Before the actual village of Abram became official in 1901, there were political meetings held at a club near the Ojo De Agua, as far back as 1894.
Hidalgo County provided a military Highway from Brownsville to Fort Ringgold during the time of the Texas fight for independence. Military traffic was the beginning of the Anglo settlement in Hidalgo County, Texas. Native Americans were inhabitants of the land prior to the arrival of European settlers. There were some territorial issues at times. For example, Apache Indians stole all the horses from Ojo de Agua corrals in July 1873.
Living in Abram
Abraham Dilliard was one of the first Anglo settlers in the area. Originally from Lockhart, Captain Dilliard arrived in the area in 1899, acquired land and raised cattle. He and his wife, Manuela Villarreal built a house near Ojo De Agua so the cattle could have access to the water supply. Captain Dilliard was the postmaster and had a store near the giant cypress tree.

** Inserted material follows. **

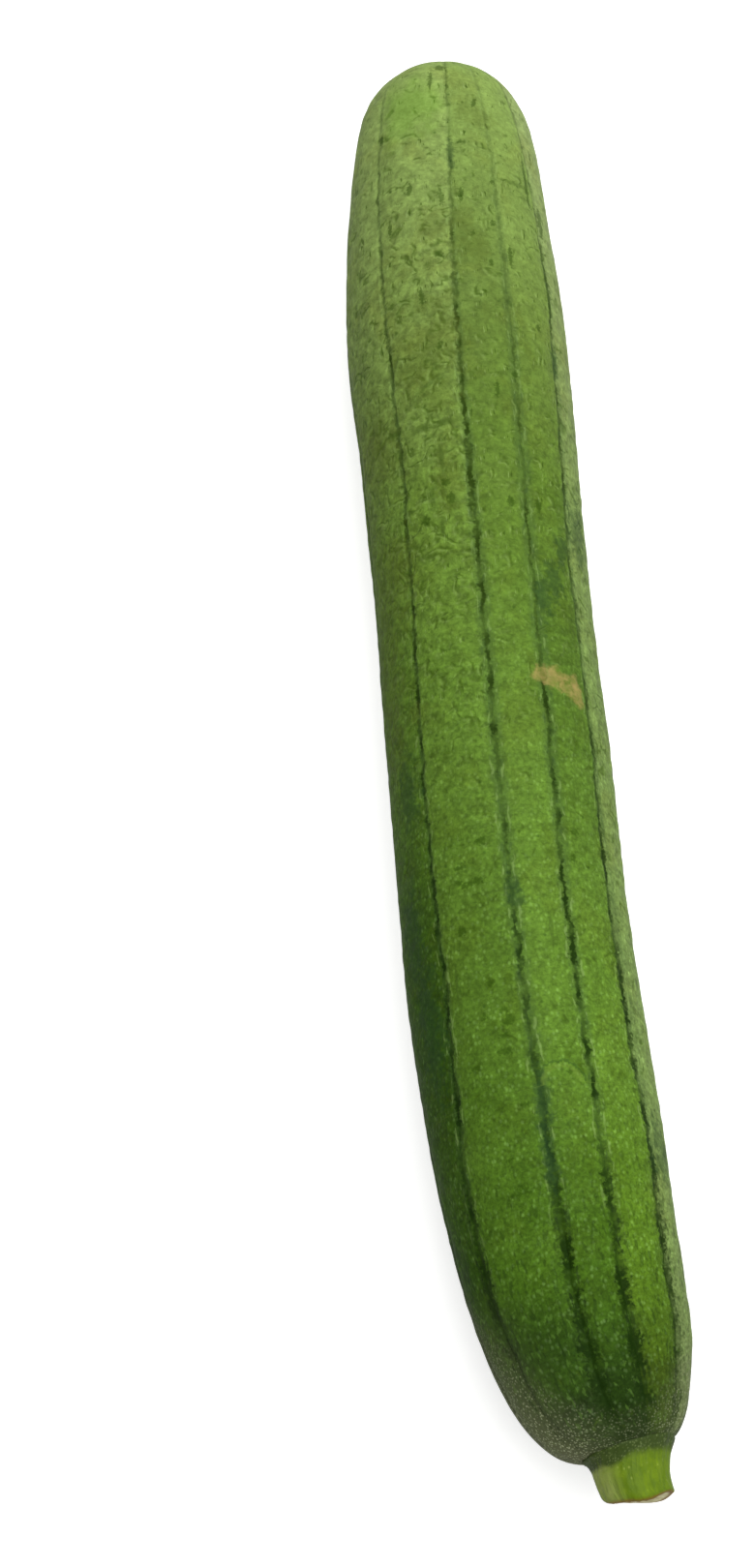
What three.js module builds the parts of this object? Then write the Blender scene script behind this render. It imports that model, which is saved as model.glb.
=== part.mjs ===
// A sponge gourd (smooth luffa), picked with a short stub of its stalk and lying on its side.
// Millimetres, +Z up. The fruit lies along Y: its cut stalk points to -Y and its blossom end to +Y.
// The origin is on the table, under the middle of the whole gourd.
import * as THREE from "three";

// ---- Driving dimensions -----------------------------------------------------------------------

// The bent axis, from the middle of the stalk's cut face to the blossom tip. The fruit is nearly
// straight in the middle and hooks sideways at both ends, most of all where the stalk leaves it.
const AXIS_POINTS = [
  [11.6, -176.6, 29.2],
  [10.9, -166, 28.6],
  [6.1, -147.5, 27.5],
  [2.0, -118, 26.2],
  [-1.1, -60, 25.5],
  [-0.8, 0, 25.5],
  [-0.2, 60, 25.5],
  [0.4, 125, 26.2],
  [3.2, 186.9, 26.0],
];

// The stalk's radius from its foot to its cut end, its five soft ribs, how far its middle bows
// towards -X, and its cut, which reaches further out on the top.
const STALK_LENGTH = 10.6;
const STALK_RADII = [9.3, 8.5, 8.1, 7.8, 7.6];
const STALK_RIBS = { count: 5, height: 0.25 };
const STALK_BOW = 1.1;
const STALK_CUT_SLANT = { side: 0.01, top: 0.13 };
const JOINT_GAP = 0.3; // hairline between the stalk's foot and the fruit

// Radius of the fruit's girth at even steps from the stalk joint to the blossom tip, before its
// ends are rounded off.
const GIRTH_RADII = [21.7, 26.1, 26.3, 26.0, 26.9, 21.2];
const SHOULDER = { length: 69, power: 5.3, root: 0.58 }; // the blunt end round the stalk
const DOME = { length: 69, power: 8.4, root: 0.5 }; // the rounded blossom end
const FOOT_RADIUS = 8.6; // where the shoulder meets the stalk

// Where the ten lengthwise furrows leave the stalk, in degrees round the axis from the top towards
// +X, and how far they have turned round it when they reach the blossom tip.
const FURROW_ANGLES = [-49, -6.5, 19.5, 47.5, 85, 123, 161, 198, 233, 268];
const FURROW_TURN = 7;
const FURROW_DEPTH = 0.5;
const CREASE_HALF_WIDTH = 0.9; // the sharp line at the bottom of a furrow
const VALLEY_HALF_WIDTH = 3.4; // the soft hollow on both sides of it
const SHOULDER_FURROWS = { depth: 0.7, middle: 24, spread: 20 }; // they deepen near the stalk

const SCAR = { radius: 4.5, height: 1.4 }; // the nub that the flower left on the blossom tip

// ---- Mesh density -----------------------------------------------------------------------------

const COLUMNS_IN_SECTOR = [0, 0.06, 0.16, 0.33, 0.5, 0.67, 0.84, 0.94]; // closer by the furrows
const SHOULDER_RINGS = 15;
const BARREL_RINGS = 28;
const DOME_RINGS = 15;
const STALK_COLUMNS = 40;
const STALK_RINGS = 9;

// ---- The axis and the sections across it ------------------------------------------------------

const axis = new THREE.CatmullRomCurve3(
  AXIS_POINTS.map((point) => new THREE.Vector3(...point)),
  false,
  "catmullrom",
);
axis.arcLengthDivisions = 2000;
const axisLength = axis.getLength();
const fruitLength = axisLength - STALK_LENGTH;
const UP = new THREE.Vector3(0, 0, 1);

// The section across the axis at a distance from the stalk joint, negative inside the stalk.
function sectionAt(distance) {
  const share = THREE.MathUtils.clamp((distance + STALK_LENGTH) / axisLength, 0, 1);
  const centre = axis.getPointAt(share);
  const along = axis.getTangentAt(share);
  const side = new THREE.Vector3().crossVectors(along, UP).normalize();
  const up = new THREE.Vector3().crossVectors(side, along);
  return { centre, along, side, up };
}

// A point at a radius and an angle round a section, moved along the axis by a lift.
function pointOn(section, radius, angle, lift = 0) {
  return section.centre
    .clone()
    .addScaledVector(section.side, radius * Math.sin(angle))
    .addScaledVector(section.up, radius * Math.cos(angle))
    .addScaledVector(section.along, lift);
}

// ---- The fruit's radius -----------------------------------------------------------------------

const girth = new THREE.CatmullRomCurve3(
  GIRTH_RADII.map((radius, i) => new THREE.Vector3(i, radius, 0)),
  false,
  "catmullrom",
);

// Rises from 0 to 1 over an end's length, steeply at first and then level, as a superellipse does.
function roundedEnd(distance, end) {
  const left = 1 - THREE.MathUtils.clamp(distance / end.length, 0, 1);
  return (1 - left ** end.power) ** end.root;
}

function crownRadius(distance) {
  const full = girth.getPoint(distance / fruitLength).y;
  const shoulder = roundedEnd(distance, SHOULDER);
  const dome = roundedEnd(fruitLength - distance, DOME);
  return (FOOT_RADIUS + (full - FOOT_RADIUS) * shoulder) * dome;
}

const bell = (value) => Math.exp(-value * value);

// How far a furrow's bottom lies under the crowns beside it. It fades with the radius at the tip.
function furrowDepth(distance, radius) {
  const { depth, middle, spread } = SHOULDER_FURROWS;
  const deep = FURROW_DEPTH + depth * bell((distance - middle) / spread);
  return deep * Math.min(1, radius / GIRTH_RADII[0]);
}

// ---- Closed meshes from rings -----------------------------------------------------------------

// Rings of points that follow each other along the axis, closed at both ends by a middle point.
function closedTube(rings, firstMiddle, lastMiddle) {
  const count = rings[0].length;
  const points = [...rings.flat(), firstMiddle, lastMiddle];
  const first = points.length - 2;
  const last = points.length - 1;
  const index = [];
  for (let ring = 0; ring < rings.length - 1; ring++) {
    for (let column = 0; column < count; column++) {
      const next = (column + 1) % count;
      const a = ring * count + column;
      const b = ring * count + next;
      index.push(a, b, a + count, b, b + count, a + count);
    }
  }
  const lastRing = (rings.length - 1) * count;
  for (let column = 0; column < count; column++) {
    const next = (column + 1) % count;
    index.push(first, next, column);
    index.push(last, lastRing + column, lastRing + next);
  }
  const geometry = new THREE.BufferGeometry().setFromPoints(points);
  geometry.setIndex(index);
  geometry.computeVertexNormals();
  return geometry;
}

// ---- Fruit ------------------------------------------------------------------------------------

// Ring distances: close together where the ends round over, and even along the barrel.
function fruitDistances() {
  const quarter = Math.PI / 2;
  const barrel = fruitLength - SHOULDER.length - DOME.length;
  const distances = [];
  for (let i = 0; i < SHOULDER_RINGS; i++) {
    distances.push(SHOULDER.length * (1 - Math.cos((quarter * i) / SHOULDER_RINGS)));
  }
  for (let i = 0; i < BARREL_RINGS; i++) {
    distances.push(SHOULDER.length + (barrel * i) / BARREL_RINGS);
  }
  for (let i = 0; i < DOME_RINGS; i++) {
    const rest = 1 - Math.sin((quarter * i) / DOME_RINGS);
    distances.push(fruitLength - DOME.length * rest);
  }
  return distances;
}

// Every column's angle at the stalk and its distance from the nearest furrow, in radians.
function fruitColumns() {
  return FURROW_ANGLES.flatMap((angle, i) => {
    const next = FURROW_ANGLES[i + 1] ?? FURROW_ANGLES[0] + 360;
    const sector = next - angle;
    return COLUMNS_IN_SECTOR.map((share) => ({
      angle: THREE.MathUtils.degToRad(angle + share * sector),
      fromFurrow: THREE.MathUtils.degToRad(Math.min(share, 1 - share) * sector),
    }));
  });
}

// The scar rises over the tip as a low rounded nub.
function scarLift(radius) {
  const share = Math.min(1, radius / SCAR.radius);
  return SCAR.height * (1 - share * share) ** 2;
}

// A fruit under its own weight flattens a little where it lies on the table.
function onTable(point) {
  point.z = Math.max(0, point.z);
  return point;
}

function fruitGeometry() {
  const columns = fruitColumns();
  const rings = fruitDistances().map((distance) => {
    const section = sectionAt(distance);
    const crown = crownRadius(distance);
    const depth = furrowDepth(distance, crown);
    const turn = THREE.MathUtils.degToRad((FURROW_TURN * distance) / fruitLength);
    return columns.map(({ angle, fromFurrow }) => {
      const gap = fromFurrow * crown;
      const crease = bell(gap / CREASE_HALF_WIDTH);
      const valley = bell(gap / VALLEY_HALF_WIDTH);
      const radius = crown - (depth * (crease + valley)) / 2;
      return onTable(pointOn(section, radius, angle + turn, scarLift(radius)));
    });
  });
  const joint = sectionAt(0).centre;
  const tip = pointOn(sectionAt(fruitLength), 0, 0, SCAR.height);
  return closedTube(rings, joint, tip);
}

// ---- Stalk ------------------------------------------------------------------------------------

const stalkProfile = new THREE.CatmullRomCurve3(
  STALK_RADII.map((radius, i) => new THREE.Vector3(i, radius, 0)),
  false,
  "catmullrom",
);

function stalkGeometry() {
  const rings = [];
  for (let ring = 0; ring <= STALK_RINGS; ring++) {
    const toCut = 1 - ring / STALK_RINGS; // 1 at the cut face, 0 at the foot
    const distance = -JOINT_GAP - toCut * (STALK_LENGTH - JOINT_GAP);
    const section = sectionAt(distance);
    section.centre.addScaledVector(section.side, -STALK_BOW * Math.sin(Math.PI * toCut));
    const points = [];
    for (let column = 0; column < STALK_COLUMNS; column++) {
      const angle = (2 * Math.PI * column) / STALK_COLUMNS;
      const rib = STALK_RIBS.height * toCut * Math.cos(STALK_RIBS.count * angle);
      const radius = stalkProfile.getPoint(toCut).y + rib;
      const { side, top } = STALK_CUT_SLANT;
      const slant = radius * (side * Math.sin(angle) + top * Math.cos(angle));
      points.push(pointOn(section, radius, angle, -slant * toCut * toCut));
    }
    rings.push(points);
  }
  const cutMiddle = sectionAt(-STALK_LENGTH).centre;
  const footMiddle = sectionAt(-JOINT_GAP).centre;
  return closedTube(rings, cutMiddle, footMiddle);
}

// ---- Scene graph ------------------------------------------------------------------------------

const fruitSkin = new THREE.MeshStandardMaterial({ color: 0x64893a, roughness: 0.55 });
const stalkSkin = new THREE.MeshStandardMaterial({ color: 0x83a03a, roughness: 0.6 });

function namedMesh(name, geometry, material) {
  const mesh = new THREE.Mesh(geometry, material);
  mesh.name = name;
  return mesh;
}

const gourd = new THREE.Group();
gourd.add(
  namedMesh("fruit", fruitGeometry(), fruitSkin),
  namedMesh("stalk", stalkGeometry(), stalkSkin),
);

// Puts the origin under the middle of the gourd's outline on the table.
const outline = new THREE.Box3().setFromObject(gourd, true);
const middle = outline.getCenter(new THREE.Vector3());
gourd.position.set(-middle.x, -middle.y, 0);

export default gourd;
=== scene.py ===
# %% [markdown]
# # A sponge gourd
#
# A sponge gourd, or smooth luffa, is a long green fruit of the squash family. Ten shallow furrows
# run from its cut stalk to its blossom end. Its skin is dry and satiny, nearly black in the
# furrows, deep green at the stalk and pale sage at the far end.
#
# The solid parts of this gourd are already made, to size. This lesson dresses them: it lays a
# finer skin over each one and gives it a finish. The first cell loads those parts as a fixed frame,
# whose box later sets where the skin lies.

# %% Load the frame
import math

import bpy
import numpy as np
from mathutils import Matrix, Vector


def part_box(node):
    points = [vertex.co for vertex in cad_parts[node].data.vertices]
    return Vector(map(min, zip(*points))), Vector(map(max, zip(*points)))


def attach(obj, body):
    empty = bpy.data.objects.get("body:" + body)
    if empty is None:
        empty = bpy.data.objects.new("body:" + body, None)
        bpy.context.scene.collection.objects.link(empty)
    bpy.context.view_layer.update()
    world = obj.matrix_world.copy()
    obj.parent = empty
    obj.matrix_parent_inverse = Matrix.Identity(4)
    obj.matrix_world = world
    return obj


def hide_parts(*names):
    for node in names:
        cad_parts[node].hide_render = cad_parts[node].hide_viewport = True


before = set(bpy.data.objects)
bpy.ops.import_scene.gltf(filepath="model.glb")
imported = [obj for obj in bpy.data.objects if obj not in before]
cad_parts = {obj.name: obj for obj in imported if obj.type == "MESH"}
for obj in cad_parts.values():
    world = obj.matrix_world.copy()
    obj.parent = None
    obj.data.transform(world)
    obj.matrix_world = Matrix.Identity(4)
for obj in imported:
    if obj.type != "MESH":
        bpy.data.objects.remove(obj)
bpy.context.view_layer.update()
MM = 0.001  # shapes are worked out in millimetres, and meshes hold metres

print("nodes", sorted(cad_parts))

# %% [markdown]
# ## The camera
#
# The gourd lies on a table, and the camera looks down on it from the stalk's side. A lens somewhat
# longer than normal, from arm's length, keeps the two ends nearly the same width, as the eye does.
# The camera is placed by what it looks at, how far away it is and its two angles, because those
# four values are easier to judge than a position and a rotation. The gourd stays right of the
# middle of the picture, so the camera aims at the table to the left of it.

# %% Place the camera
AIM = (-0.0288, -0.0030, 0.0)
DISTANCE = 0.70
LENS = 66  # millimetres
AZIMUTH = math.radians(-4.9)
ELEVATION = math.radians(68)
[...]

The railway arrived in 1904. Advancement in transportation provided the opportunity for importing luxuries like sugar from San Juan, and also for the rapid transit of travellers. Captain Dilliard, was known to travel on the railway system for business trips. Like other small communities along the tracks, Abram began to establish businesses to accommodate items coming and going from the area.
Farmers grew corn in Hidalgo County, and during bumper years they would ship the ears off to other parts of the country via the railroads. When passengers needed a lift, the trains would attach a passenger car at the end of the cargo train and carry the people to their destination. Non-stop travel via train was the new-and-improved favorite method of getting where you were going.
But the days were still not entirely void of conflict and harsh events. This part of Texas was still clinging to its Wild West days. And unfortunately, there was a tiff in 1915 involving Mexican bandits and U.S. soldiers staying on the Dilliard ranch. The Mexican crew set fire to the Dilliard's house while Mrs. Dilliard and her son made a narrow escape. She reportedly rang the bell in the schoolhouse nearby as a cry for help. Troops arrived from Mission and managed to kill seven of the Mexican fighters. Four U.S. soldiers lost their lives in the battle.
The schoolhouse bell that Mrs. Dilliard rung still resonates today with the La Joya Independent School District. From a small wooden building grew a dream and now La Joya is the fastest-growing school district in Texas. Big things start small.